很多人才會覺得翻譯腔就是直譯、不好聽、啰嗦、不符合中國人的語言表達習慣等,但翻譯的原文本來就是外國人表達出來的,裏面包含了外國人的表達思維、文化傳統和語言習慣,為什麽壹定要按中國人的思維方式和表達習慣硬生生“掰”過來呢?翻譯評價很高的屈暢《冰與火》,是通俗成人小說,為了受眾就翻的就更巧妙,基本沒有生硬感,該直就直,不能直就繞路。比如把“Snow”變成“雪諾”這樣的翻譯,如果為了符合中國人思維豈不是要翻成“白雪”,怎麽給人壹種這麽小公舉的氣場呢!翻成瓊恩·斯諾,又沒有雪諾的表意明確。

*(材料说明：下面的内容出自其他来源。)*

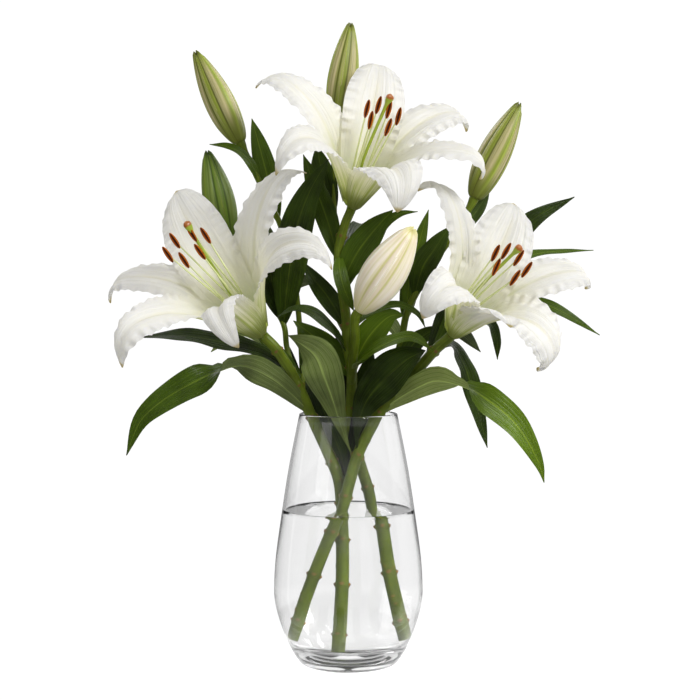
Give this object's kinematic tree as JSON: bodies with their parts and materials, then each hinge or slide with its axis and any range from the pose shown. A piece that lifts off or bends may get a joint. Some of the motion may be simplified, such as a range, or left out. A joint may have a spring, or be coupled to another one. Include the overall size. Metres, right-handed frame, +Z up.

歸根結底,很多問題未必是翻譯腔的問題,可能就是原文的環境下用這種“翻譯腔”表達較為合適。直譯不壹定不對,意譯也要看語言原文環境。所以,不要輕易對壹個譯者說“妳的翻譯腔有點重”,畢竟翻譯腔可能也沒什麽罪,譯者內心的彈幕可能是:“我敢打賭,他壹定沒上過學,我向聖母瑪利亞保證。他提出的這個問題真是太糟糕了,就像隔壁蘇姍嬸嬸做的蘋果派壹樣。”